EXERCISE TASK
Among the lines below, keep only those from the one containing "wall_bracket()" through the one containing "return low, high", and reproduce them exactly.

EXERCISE DATA
---+---

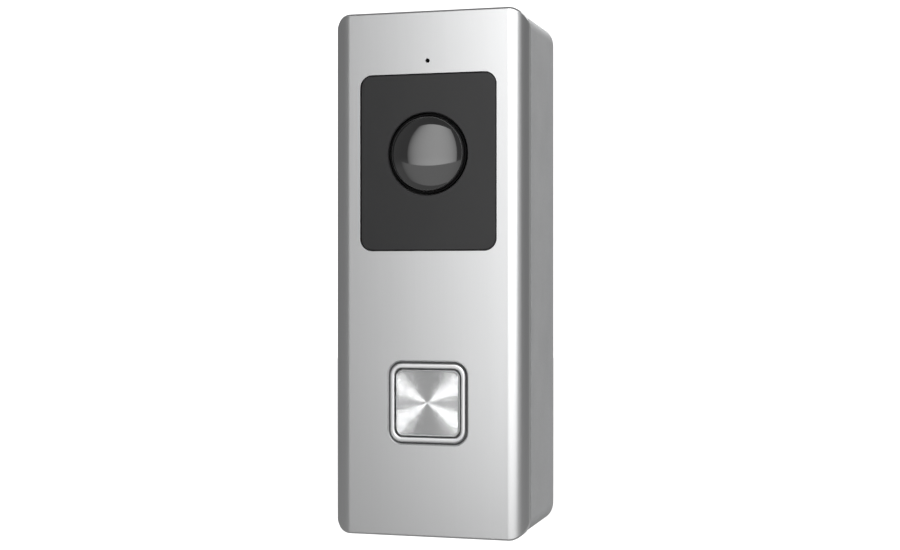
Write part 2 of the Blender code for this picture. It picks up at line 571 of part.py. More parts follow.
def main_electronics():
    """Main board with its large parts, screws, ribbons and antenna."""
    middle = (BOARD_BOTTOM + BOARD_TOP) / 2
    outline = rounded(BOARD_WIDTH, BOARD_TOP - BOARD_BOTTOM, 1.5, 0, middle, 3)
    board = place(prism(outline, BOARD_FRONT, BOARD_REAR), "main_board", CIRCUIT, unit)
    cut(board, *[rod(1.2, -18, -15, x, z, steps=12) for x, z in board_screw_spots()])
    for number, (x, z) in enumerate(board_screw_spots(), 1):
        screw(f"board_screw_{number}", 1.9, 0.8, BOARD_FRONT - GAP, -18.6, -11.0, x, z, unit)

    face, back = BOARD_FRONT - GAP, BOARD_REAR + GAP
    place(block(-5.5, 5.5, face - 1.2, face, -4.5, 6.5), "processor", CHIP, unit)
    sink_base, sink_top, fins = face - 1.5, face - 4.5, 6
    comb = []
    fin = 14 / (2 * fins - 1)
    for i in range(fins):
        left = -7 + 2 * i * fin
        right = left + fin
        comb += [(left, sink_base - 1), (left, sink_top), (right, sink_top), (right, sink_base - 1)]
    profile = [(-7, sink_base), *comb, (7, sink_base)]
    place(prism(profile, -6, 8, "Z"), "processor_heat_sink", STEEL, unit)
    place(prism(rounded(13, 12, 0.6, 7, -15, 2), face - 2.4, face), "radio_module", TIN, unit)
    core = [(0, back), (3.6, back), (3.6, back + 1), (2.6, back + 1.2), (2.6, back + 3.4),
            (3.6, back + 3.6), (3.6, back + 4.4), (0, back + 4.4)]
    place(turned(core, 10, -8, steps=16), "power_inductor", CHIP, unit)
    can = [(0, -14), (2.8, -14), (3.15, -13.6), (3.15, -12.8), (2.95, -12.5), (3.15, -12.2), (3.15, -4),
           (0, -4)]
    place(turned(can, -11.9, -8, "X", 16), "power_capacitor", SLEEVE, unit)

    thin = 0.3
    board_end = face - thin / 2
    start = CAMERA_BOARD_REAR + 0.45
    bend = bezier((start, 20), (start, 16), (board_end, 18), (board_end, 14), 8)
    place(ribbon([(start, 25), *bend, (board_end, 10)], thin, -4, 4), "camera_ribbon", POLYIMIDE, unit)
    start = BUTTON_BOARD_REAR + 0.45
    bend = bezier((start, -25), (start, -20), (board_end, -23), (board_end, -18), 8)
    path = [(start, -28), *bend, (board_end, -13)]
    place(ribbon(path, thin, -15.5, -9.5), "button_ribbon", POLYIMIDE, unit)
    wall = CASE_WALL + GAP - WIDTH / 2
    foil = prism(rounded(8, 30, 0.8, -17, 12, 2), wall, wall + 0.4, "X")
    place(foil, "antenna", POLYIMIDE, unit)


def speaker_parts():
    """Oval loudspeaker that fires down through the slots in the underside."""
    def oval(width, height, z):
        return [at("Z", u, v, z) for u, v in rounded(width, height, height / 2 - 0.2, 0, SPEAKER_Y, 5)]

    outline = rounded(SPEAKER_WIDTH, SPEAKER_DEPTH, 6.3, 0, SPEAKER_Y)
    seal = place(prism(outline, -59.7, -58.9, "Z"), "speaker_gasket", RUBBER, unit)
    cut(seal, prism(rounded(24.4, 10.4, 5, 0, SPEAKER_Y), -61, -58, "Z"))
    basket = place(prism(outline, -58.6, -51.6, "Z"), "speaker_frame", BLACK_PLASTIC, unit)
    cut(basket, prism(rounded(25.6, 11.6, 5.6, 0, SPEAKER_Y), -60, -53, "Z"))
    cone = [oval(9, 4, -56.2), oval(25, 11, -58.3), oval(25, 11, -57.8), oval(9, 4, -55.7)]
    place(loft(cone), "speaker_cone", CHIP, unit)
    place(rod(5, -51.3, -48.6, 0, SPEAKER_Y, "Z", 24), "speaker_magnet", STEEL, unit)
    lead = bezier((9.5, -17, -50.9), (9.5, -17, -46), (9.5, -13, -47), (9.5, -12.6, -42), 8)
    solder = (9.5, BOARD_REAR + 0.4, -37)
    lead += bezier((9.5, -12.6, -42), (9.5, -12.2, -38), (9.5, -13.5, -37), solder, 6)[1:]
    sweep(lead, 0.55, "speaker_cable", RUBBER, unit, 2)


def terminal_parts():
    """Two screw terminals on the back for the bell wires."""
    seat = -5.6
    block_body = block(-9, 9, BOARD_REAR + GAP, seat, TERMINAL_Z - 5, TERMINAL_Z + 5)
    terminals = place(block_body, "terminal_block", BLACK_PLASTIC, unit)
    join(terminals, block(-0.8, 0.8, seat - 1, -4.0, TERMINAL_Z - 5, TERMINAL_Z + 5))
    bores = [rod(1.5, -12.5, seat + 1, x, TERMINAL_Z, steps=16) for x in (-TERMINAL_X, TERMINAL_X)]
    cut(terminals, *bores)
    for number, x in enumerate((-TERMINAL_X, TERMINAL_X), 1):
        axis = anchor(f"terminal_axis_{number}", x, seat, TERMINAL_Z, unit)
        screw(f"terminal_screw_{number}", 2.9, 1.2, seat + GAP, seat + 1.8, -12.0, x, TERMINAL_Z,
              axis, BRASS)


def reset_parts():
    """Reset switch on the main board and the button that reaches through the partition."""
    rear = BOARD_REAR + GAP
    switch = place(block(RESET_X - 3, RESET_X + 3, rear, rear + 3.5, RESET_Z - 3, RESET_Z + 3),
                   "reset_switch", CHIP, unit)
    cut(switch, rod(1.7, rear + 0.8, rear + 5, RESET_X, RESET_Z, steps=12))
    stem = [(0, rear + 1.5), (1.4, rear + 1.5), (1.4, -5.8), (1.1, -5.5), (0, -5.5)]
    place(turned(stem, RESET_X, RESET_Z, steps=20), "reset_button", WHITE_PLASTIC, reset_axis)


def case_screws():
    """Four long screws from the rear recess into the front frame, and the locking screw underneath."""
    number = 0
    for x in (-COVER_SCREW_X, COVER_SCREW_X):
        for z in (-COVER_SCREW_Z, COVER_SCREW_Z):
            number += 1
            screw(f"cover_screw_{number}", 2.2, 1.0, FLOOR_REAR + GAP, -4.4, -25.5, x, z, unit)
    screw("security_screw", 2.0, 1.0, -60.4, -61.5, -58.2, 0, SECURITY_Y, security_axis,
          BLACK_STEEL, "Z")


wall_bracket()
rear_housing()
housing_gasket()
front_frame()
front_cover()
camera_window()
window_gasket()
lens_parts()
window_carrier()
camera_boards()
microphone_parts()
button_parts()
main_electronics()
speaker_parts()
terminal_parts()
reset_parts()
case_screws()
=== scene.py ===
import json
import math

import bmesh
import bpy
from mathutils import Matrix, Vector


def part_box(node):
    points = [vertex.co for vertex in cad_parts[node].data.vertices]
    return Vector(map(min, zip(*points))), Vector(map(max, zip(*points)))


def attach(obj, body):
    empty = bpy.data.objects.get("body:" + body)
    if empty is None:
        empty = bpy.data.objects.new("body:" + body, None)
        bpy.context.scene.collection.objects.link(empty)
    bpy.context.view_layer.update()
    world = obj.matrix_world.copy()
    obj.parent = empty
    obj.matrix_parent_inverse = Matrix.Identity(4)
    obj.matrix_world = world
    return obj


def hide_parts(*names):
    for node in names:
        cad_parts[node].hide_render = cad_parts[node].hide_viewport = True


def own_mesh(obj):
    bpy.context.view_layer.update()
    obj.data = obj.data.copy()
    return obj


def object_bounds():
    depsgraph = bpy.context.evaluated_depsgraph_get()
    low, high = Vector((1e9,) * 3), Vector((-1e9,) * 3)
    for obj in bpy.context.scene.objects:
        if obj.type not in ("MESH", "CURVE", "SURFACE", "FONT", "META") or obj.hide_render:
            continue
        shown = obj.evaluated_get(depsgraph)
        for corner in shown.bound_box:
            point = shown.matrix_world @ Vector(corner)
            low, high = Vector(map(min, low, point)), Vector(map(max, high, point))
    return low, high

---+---

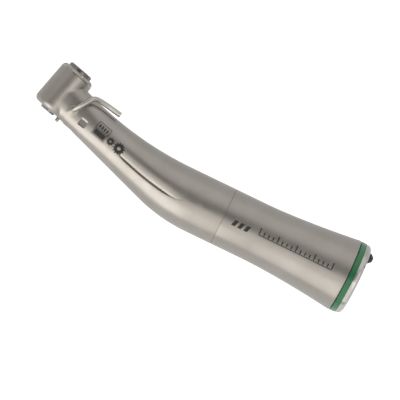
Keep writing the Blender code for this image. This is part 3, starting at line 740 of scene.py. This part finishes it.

---+---

RESPONSE TO THE EXERCISE
wall_bracket()
rear_housing()
housing_gasket()
front_frame()
front_cover()
camera_window()
window_gasket()
lens_parts()
window_carrier()
camera_boards()
microphone_parts()
button_parts()
main_electronics()
speaker_parts()
terminal_parts()
reset_parts()
case_screws()
=== scene.py ===
import json
import math

import bmesh
import bpy
from mathutils import Matrix, Vector


def part_box(node):
    points = [vertex.co for vertex in cad_parts[node].data.vertices]
    return Vector(map(min, zip(*points))), Vector(map(max, zip(*points)))


def attach(obj, body):
    empty = bpy.data.objects.get("body:" + body)
    if empty is None:
        empty = bpy.data.objects.new("body:" + body, None)
        bpy.context.scene.collection.objects.link(empty)
    bpy.context.view_layer.update()
    world = obj.matrix_world.copy()
    obj.parent = empty
    obj.matrix_parent_inverse = Matrix.Identity(4)
    obj.matrix_world = world
    return obj


def hide_parts(*names):
    for node in names:
        cad_parts[node].hide_render = cad_parts[node].hide_viewport = True


def own_mesh(obj):
    bpy.context.view_layer.update()
    obj.data = obj.data.copy()
    return obj


def object_bounds():
    depsgraph = bpy.context.evaluated_depsgraph_get()
    low, high = Vector((1e9,) * 3), Vector((-1e9,) * 3)
    for obj in bpy.context.scene.objects:
        if obj.type not in ("MESH", "CURVE", "SURFACE", "FONT", "META") or obj.hide_render:
            continue
        shown = obj.evaluated_get(depsgraph)
        for corner in shown.bound_box:
            point = shown.matrix_world @ Vector(corner)
            low, high = Vector(map(min, low, point)), Vector(map(max, high, point))
    return low, high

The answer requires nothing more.